In refusing to reconsider the case, the Fifth Circuit also continued to block the law from taking effect, allowing the last clinic in the state to remain open as the legal challenge continues. The case now heads back to the federal district court.
Following the lawsuit brought by the Center for Reproductive Rights on behalf of the Jackson Women’s Health Organization and Dr. Willie Parker, the law was partially blocked in July 2012 and later fully blocked in April 2013—barring the state from imposing criminal and civil penalties on the clinic doctors and on staff pending the outcome of the litigation. A three-judge panel of the Fifth Circuit heard arguments in the preliminary injunction in April 2014 and upheld the injunction blocking the law in July 2014.
Said Nancy Northup, president and CEO of the Center for Reproductive Rights:
“For now, the sole clinic providing safe, legal abortion care can keep its doors open for the women of Mississippi.
“Earlier decisions in this case have rightly recognized the very real and severe harm that would befall countless women in Mississippi if the state’s only abortion clinic were shuttered.
“We are confident the federal district court will once again see through the sham justifications for this underhanded clinic shutdown law and ultimately strike it down permanently as a gross violation of women’s constitutional rights.”
Admitting privileges requirements—which are designed by anti-choice politicians as an underhanded way to shutter high-quality clinics and severely limit abortion services—have already devastated abortion access across the South. Numerous clinics have already been forced to close in Texas, and abortion providers in Louisiana and Alabama are hanging on by the thread of a court order.
Although all the doctors currently providing abortions to women at the Mississippi clinic are board-certified ob-gyns, the physicians responsible for providing abortions to the vast majority of the clinic’s patients have been unable to obtain privileges at any hospital in the area—in fact, no hospital would even process the physicians’ applications, with several hospitals citing their policies on abortion care.
Requiring abortion providers to obtain admitting privileges provides no increased benefits for the one in three women who will need an abortion at some point in their life—as less than 1 percent of abortion patients experience complications requiring hospitalization. Furthermore, privileges can be impossible to obtain due to individual hospital policies or biases toward abortion providers for reasons not related to the doctors’ qualifications.

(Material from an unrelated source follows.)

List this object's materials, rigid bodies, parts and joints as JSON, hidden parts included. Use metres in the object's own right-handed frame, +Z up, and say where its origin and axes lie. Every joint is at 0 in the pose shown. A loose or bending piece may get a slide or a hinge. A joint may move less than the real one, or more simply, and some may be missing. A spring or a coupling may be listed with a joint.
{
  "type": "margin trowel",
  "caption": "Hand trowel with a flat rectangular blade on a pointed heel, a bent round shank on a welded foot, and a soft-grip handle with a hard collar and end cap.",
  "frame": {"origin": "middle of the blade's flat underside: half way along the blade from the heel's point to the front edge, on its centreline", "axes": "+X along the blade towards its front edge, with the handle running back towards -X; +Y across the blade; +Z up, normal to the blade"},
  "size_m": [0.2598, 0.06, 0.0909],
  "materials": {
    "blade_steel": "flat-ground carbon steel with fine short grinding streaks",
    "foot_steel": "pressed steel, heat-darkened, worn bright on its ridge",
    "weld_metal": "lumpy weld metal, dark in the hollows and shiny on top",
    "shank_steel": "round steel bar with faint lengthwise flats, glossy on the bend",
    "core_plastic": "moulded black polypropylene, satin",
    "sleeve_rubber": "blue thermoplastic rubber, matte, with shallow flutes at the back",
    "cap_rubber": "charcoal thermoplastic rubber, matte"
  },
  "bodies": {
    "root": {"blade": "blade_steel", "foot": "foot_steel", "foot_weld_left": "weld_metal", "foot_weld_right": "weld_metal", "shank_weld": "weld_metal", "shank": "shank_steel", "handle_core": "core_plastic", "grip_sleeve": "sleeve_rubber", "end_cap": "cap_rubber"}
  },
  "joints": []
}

Major medical groups oppose laws like Mississippi’s that require hospital admitting privileges for physicians providing abortion services. In an amicus brief filed in the challenge to Texas’ admitting privileges requirement, the American Medical Association (AMA) and the American Congress of Obstetricians and Gynecologists (ACOG) write that the law “jeopardizes women’s health in Texas,” doing “nothing to protect the health of women.”
The Jackson Women’s Health Organization has served women and families in Mississippi for nearly 20 years, and has been the sole reproductive health care provider offering abortion in the state since 2002. The next nearest clinics for Mississippi residents are approximately three hours away, with most neighboring states requiring a mandatory 24-hour waiting period.

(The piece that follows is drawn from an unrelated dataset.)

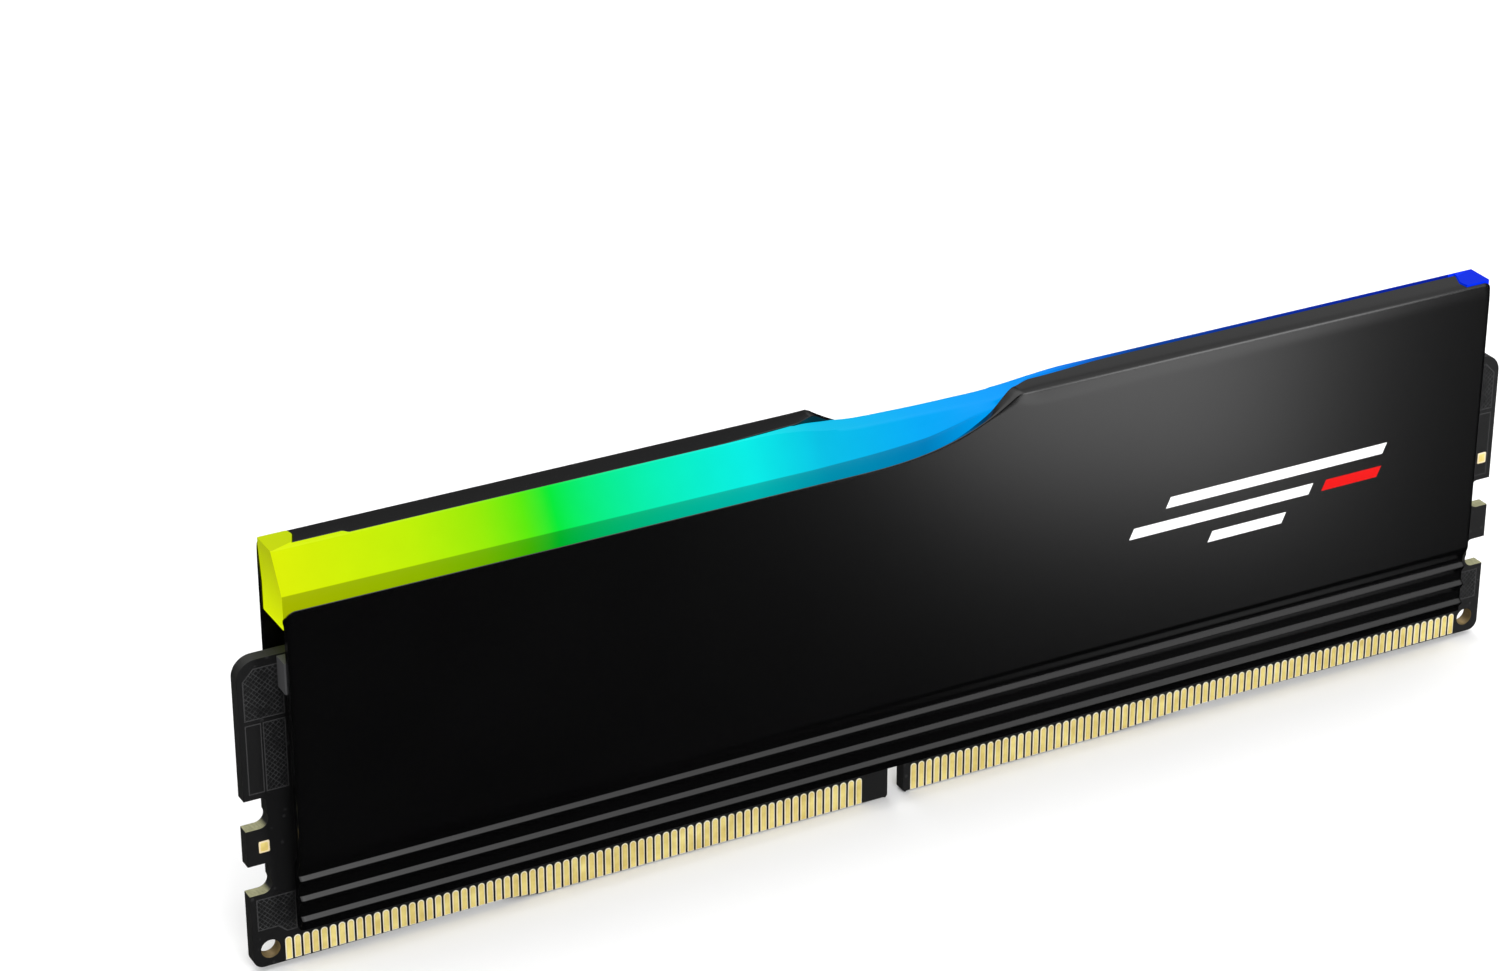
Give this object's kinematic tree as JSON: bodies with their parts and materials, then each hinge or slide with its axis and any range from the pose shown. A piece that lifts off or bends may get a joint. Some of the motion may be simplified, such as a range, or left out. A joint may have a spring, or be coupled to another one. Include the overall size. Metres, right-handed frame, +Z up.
{
  "type": "ram module",
  "caption": "Desktop memory module: a black circuit board with a gold contact edge, two ribbed black heat spreaders and a glowing light bar along the top.",
  "frame": {"origin": "middle of the contact edge: halfway along the board, in the board's mid-plane, at the height of the lowest contact edge", "axes": "+X along the module's length, +Y through its thickness towards the face without memory chips, +Z up out of the socket, towards the light bar"},
  "size_m": [0.1334, 0.0066, 0.0408],
  "materials": {
    "anodised_black": "satin black anodised",
    "solder_mask_black": "black solder mask over copper, semi-gloss",
    "gold_plating": "hard gold plating, satin",
    "milky_diffuser": "frosted translucent plastic, lit from inside",
    "chip_package": "moulded black epoxy",
    "ferrite": "pressed ferrite, dull grey",
    "ceramic_body": "fired ceramic, brown",
    "led_package": "white moulded package",
    "thermal_pad": "soft filled silicone, matte",
    "grey_foam_tape": "grey foam tape, matte"
  },
  "bodies": {
    "root": {"circuit_board": "solder_mask_black", "front_contacts_left": "gold_plating", "front_contacts_right": "gold_plating", "rear_contacts_left": "gold_plating", "rear_contacts_right": "gold_plating", "front_heat_spreader": "anodised_black", "rear_heat_spreader": "anodised_black", "light_diffuser": "milky_diffuser", "dram_chip_1": "chip_package", "dram_chip_2": "chip_package", "dram_chip_3": "chip_package", "dram_chip_4": "chip_package", "dram_chip_5": "chip_package", "dram_chip_6": "chip_package", "dram_chip_7": "chip_package", "dram_chip_8": "chip_package", "resistor_array_1": "chip_package", "resistor_array_2": "chip_package", "resistor_array_3": "chip_package", "resistor_array_4": "chip_package", "resistor_array_5": "chip_package", "resistor_array_6": "chip_package", "resistor_array_7": "chip_package", "resistor_array_8": "chip_package", "power_management_chip": "chip_package", "spd_hub_chip": "chip_package", "led_controller_chip": "chip_package", "power_inductor_1": "ferrite", "power_inductor_2": "ferrite", "power_inductor_3": "ferrite", "power_capacitor_1": "ceramic_body", "power_capacitor_2": "ceramic_body", "power_capacitor_3": "ceramic_body", "power_capacitor_4": "ceramic_body", "rgb_led_1": "led_package", "rgb_led_2": "led_package", "rgb_led_3": "led_package", "rgb_led_4": "led_package", "rgb_led_5": "led_package", "rgb_led_6": "led_package", "rgb_led_7": "led_package", "rgb_led_8": "led_package", "front_thermal_pad": "thermal_pad", "rear_thermal_pad": "thermal_pad", "front_adhesive_strip": "grey_foam_tape", "rear_adhesive_strip_left": "grey_foam_tape", "rear_adhesive_strip_right": "grey_foam_tape", "left_gold_pad": "gold_plating", "right_gold_pad": "gold_plating"}
  },
  "joints": []
}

The Center filed the suit on behalf of Jackson Women’s Health Organization &, Willie Parker, M.D., M.P.H., M.Sc. v. Mary Currier, M.D., M.P.H. &, Robert Shuler Smith, with Julie Rikelman as lead counsel, along with co-counsel Paul, Weiss, Rifkind, Wharton &, Garrison LLP and Robert B. McDuff in Jackson, Mississippi.

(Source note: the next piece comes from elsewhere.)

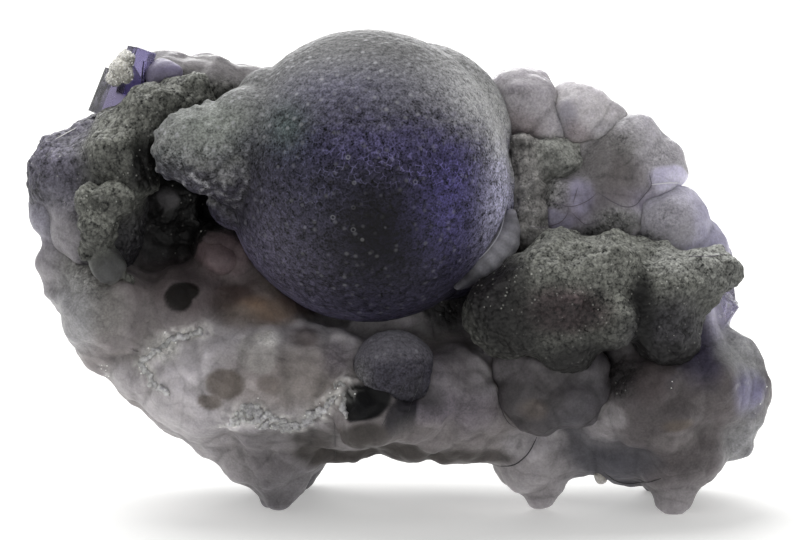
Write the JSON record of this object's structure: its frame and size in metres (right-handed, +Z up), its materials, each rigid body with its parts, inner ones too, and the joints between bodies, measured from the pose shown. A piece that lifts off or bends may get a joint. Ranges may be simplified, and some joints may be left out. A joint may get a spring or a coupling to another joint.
{
  "type": "fluorite mineral specimen",
  "caption": "Botryoidal fluorite specimen: a large violet crystal ball with smaller fluorite bodies on a lumpy grey matrix that stands on its own feet.",
  "frame": {"origin": "on the surface the specimen stands on, under the middle of its outline", "axes": "+X to the right of the display face and along the longest side, +Y to the back, +Z up"},
  "size_m": [0.0746, 0.039, 0.0481],
  "materials": {
    "violet_fluorite": "sugary drusy violet fluorite, nearly black inside, frosted grey on top",
    "glassy_fluorite": "clear glassy violet fluorite with flat faces",
    "grey_matrix": "grey to lilac translucent botryoidal fluorite with olive granular crusts"
  },
  "bodies": {
    "root": {"matrix": "grey_matrix", "main_ball": "violet_fluorite", "small_ball": "violet_fluorite", "corner_crystal": "glassy_fluorite", "edge_crystal": "glassy_fluorite"}
  },
  "joints": []
}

Harmful and unconstitutional restrictions like these further underscore the need for the federal Women’s Health Protection Act (S. 1696/H.R. 3471)—a bill that would prohibit states like Mississippi from imposing unconstitutional restrictions on reproductive health care providers that apply to no similar medical care, interfere with women’s personal decision making, and block access to safe and legal abortion services.